The advantages of the stock market are plainly evident. For the last 30 years, equities have consistently delivered returns to investors despite the dot-com crash of 2000 and the subprime mortgage crackup of 2008-09. The bellwether S&P 500 Index has has an average return of about 10.7% on an annualized basis since 1926, and it’s done so by spreading its exposure across 500 of the biggest US stocks and minimizing risk.
US lawmakers and taxpayers have become so comfortable with the stock market that they depend on it to augment Social Security and fund the retirements of tens of millions of workers through 401(k) plans and individual retirement accounts (IRAs). Moreover, a vast infrastructure of licensed investment professionals exists to help individual investors understand the stock market and set up plans to finance long-term goals such as saving money for a house, paying for university tuition, and securing a comfortable retirement. There’s nothing close to that in crypto, and investors are pretty much on their own.
Crypto has a very different allure: the potential for jaw-dropping profits. Setting aside the 245% jump in Bitcoin’s price in 2021, a raft of smaller and newer cryptocurrencies have been recording even bigger gains in very short periods of time. As of December 2021, Ethereum, the second-biggest cryptocurrency, is up 784% for the year, and Solana, which is challenging Ethereum’s position in the so-called decentralized finance or DeFi market, has multiplied hundredfold in value.
Cryptocurrencies also provide a potential long-term advantage: They just might be the building blocks of a new financial system, as their supporters claim. Influential global payments providers such as PayPal, Visa, and Mastercard are incorporating cryptocurrencies into their business models, as are powerful new entrants such as Square and Stripe. Back in the early 2000s, many investors deemed Google, Facebook, and Netflix high-risk bets and then watched them grow into the wealth-creation machines they are today. Some believe cryptocurrencies could follow the same trajectory.
No surprise, there are many disadvantages to digital currencies. First and foremost is the fact that there’s no surefire way to assess how much digital tokens should be worth.
Unlike a share of stock, which represents the fortunes of a business, a cryptocurrency is a proxy for its underlying platform. While investors can assess a stock by analyzing the growth of an issuer’s profits, costs, and other variables, the same can’t be done with cryptocurrencies.

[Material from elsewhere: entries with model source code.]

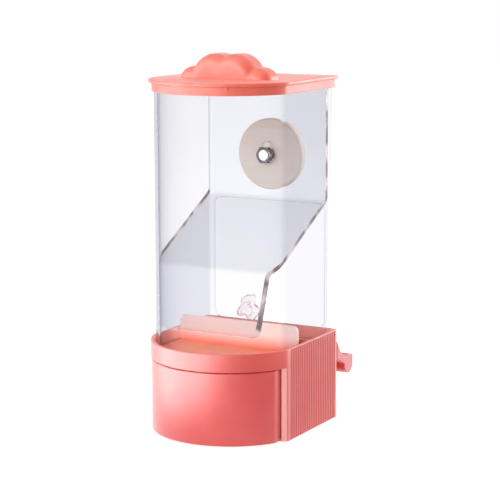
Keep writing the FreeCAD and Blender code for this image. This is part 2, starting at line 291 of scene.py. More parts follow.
# %% Make and wire nodes
def linear(red, green, blue):
    """Screen colour from 0 to 255 as linear light."""
    share = np.array([red, green, blue]) / 255
    light = np.where(share <= 0.04045, share / 12.92, ((share + 0.055) / 1.055) ** 2.4)
    return (*light.tolist(), 1.0)


def blank_material(name):
    """A new node material, its node tree and its main shader."""
    material = bpy.data.materials.new(name)
    material.use_nodes = True
    return material, material.node_tree, material.node_tree.nodes["Principled BSDF"]


def feed(tree, socket, value):
    """Links another socket to this one, or puts a plain value on it."""
    if isinstance(value, bpy.types.NodeSocket):
        tree.links.new(value, socket)
    else:
        socket.default_value = value


def add_node(tree, kind, inputs, **settings):
    """A node of one kind: first its own settings, then its inputs as sockets or values."""
    node = tree.nodes.new("ShaderNode" + kind)
    for setting, value in settings.items():
        setattr(node, setting, value)
    for key, value in inputs.items():
        feed(tree, node.inputs[key], value)
    return node


def calculate(tree, operation, first, second=0.0):
    """One sum of two values, each a socket or a number."""
    return add_node(tree, "Math", {0: first, 1: second}, operation=operation).outputs[0]


print("the screen's middle grey as linear light:", round(linear(128, 128, 128)[0], 3))

# %% Noise, ranges, blends and relief
def own_place(tree):
    """The point's place on the piece, in metres."""
    return add_node(tree, "TexCoord", {}).outputs["Object"]


def noise(tree, scale, detail=2.0, stretch=(1, 1, 1)):
    """Noise read from the piece's own place, stretched along the axes if asked."""
    place = add_node(tree, "Mapping", {"Vector": own_place(tree), "Scale": stretch})
    cloud = {"Vector": place.outputs["Vector"], "Scale": scale, "Detail": detail}
    return add_node(tree, "TexNoise", cloud).outputs["Fac"]


def spread(tree, value, low, high, start=0.35, end=0.65, way="LINEAR"):
    """Turns start to end into low to high. The usual start and end suit a noise."""
    limits = {"Value": value, "From Min": start, "From Max": end, "To Min": low, "To Max": high}
    return add_node(tree, "MapRange", limits, interpolation_type=way).outputs["Result"]


def blend(tree, share, first, second, way="MIX"):
    """Colour between two others, each a colour or a socket."""
    colours = {"Factor": share, "A": first, "B": second}
    return add_node(tree, "Mix", colours, data_type="RGBA", blend_type=way).outputs["Result"]


def facing(tree):
    """0 where the surface is seen straight on, rising to 1 where it is seen edge on."""
    return add_node(tree, "LayerWeight", {"Blend": 0.5}).outputs["Facing"]


def add_bump(tree, shader, height, strength, distance):
    """Fine relief from a height value."""
    relief = {"Height": height, "Strength": strength, "Distance": distance}
    feed(tree, shader.inputs["Normal"], add_node(tree, "Bump", relief).outputs["Normal"])


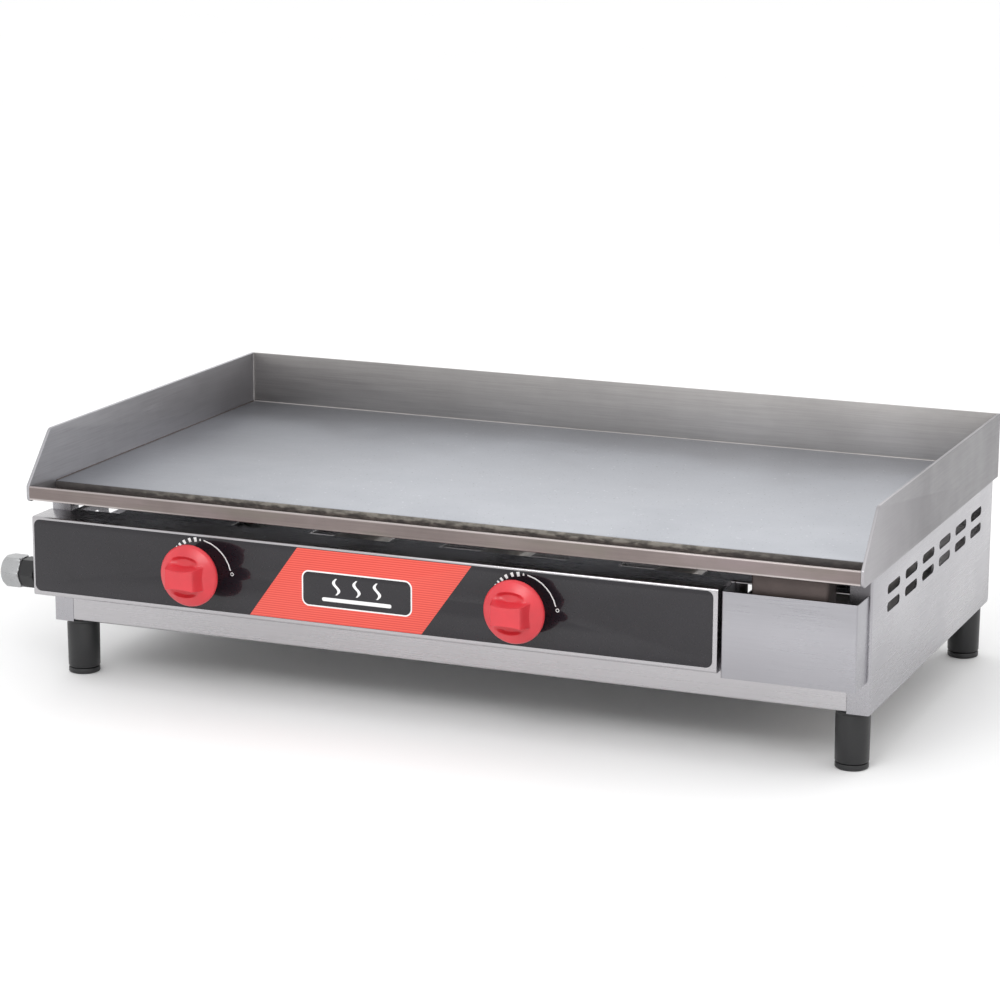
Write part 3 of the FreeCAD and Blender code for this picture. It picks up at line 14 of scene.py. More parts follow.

Bitcoin, for instance, isn’t a company—it’s a computer program that by its very nature is decentralized. While you can analyze how many Bitcoins are being mined and how many are in circulation, there’s no chief executive officer to provide a growth strategy, nor is there a chief financial officer to share insights on the company’s financial results. Come to think of it, there are no results.
The lack of metrics fuels another drawback for cryptocurrencies: their volatility. Digital assets are constantly whipsawed by investor psychology and short-term swings. FOMO, or fear of missing out, has driven tokens to the moon. On the flipside, fears of a sudden bear market have triggered steep plunges, such as the 13% drop Bitcoin suffered in a 24-hour period in May 2021.
As for stocks, they, too, are subject to bouts of irrational exuberance. Yet perhaps their most important drawback is the market’s sensitivity to interest rates. When rates are low, investors tend to shift their capital from the bond market, which relies on high rates to generate income, to equities, where much of the returns are generated by rising share prices. That’s usually a key driver in long bull markets such as the one that’s held sway since 2009.
Yet the opposite happens when rates increase. So if the Federal Reserve were to raise benchmark rates to curb rising inflation, investors may cash out of stocks and shift capital to the bond market, triggering a broad downturn. Another factor: High interest rates tend to slow economic growth, which can lower corporate earnings and dampen investor enthusiasm for stocks. Cryptocurrencies do not have this sensitivity to interest rates.
Stocks, especially widely held ones, generally aren’t vulnerable to forces beyond the economy, interest rates, or geopolitical crises. Small-cap stocks, though, can be manipulated by fraudsters or hit by short sellers, investors who bet on shares to fall and dump their positions.
Cryptocurrencies, on the other hand, are susceptible to hacks and so-called rug pulls, thefts where the owners of projects suddenly abscond with the proceeds of token sales. This usually affects small, newly minted tokens. Although there have been numerous hacks of Bitcoin exchanges and thefts, the blockchain itself has not been successfully violated. That’s because the program is distributed across so many computers worldwide that it would be almost impossible to seize control of the network unless a majority of them were involved in what’s called a 51% attack.
There’s no contest here: Stocks are much less expensive to trade and manage than their digital counterparts. Some major brokerages offer zero-commission trading, which means they allow customers to buy and sell securities for free, while others charge minimal fees. Investors have also piled into ultra-cheap exchange-traded funds (ETFs). State Street’s SPDR index fund that tracks the S&P 500 has an expense fee of only 0.09%, meaning investors pay just 90 cents for every $1,000 invested.
Coinbase, the leading US crypto exchange, doesn’t charge to host wallets for customers on its site. Yet it may charge fees when investors buy, sell, or convert cryptocurrencies. In general, crypto exchanges charge fees ranging from 0.1% to 1% per trade.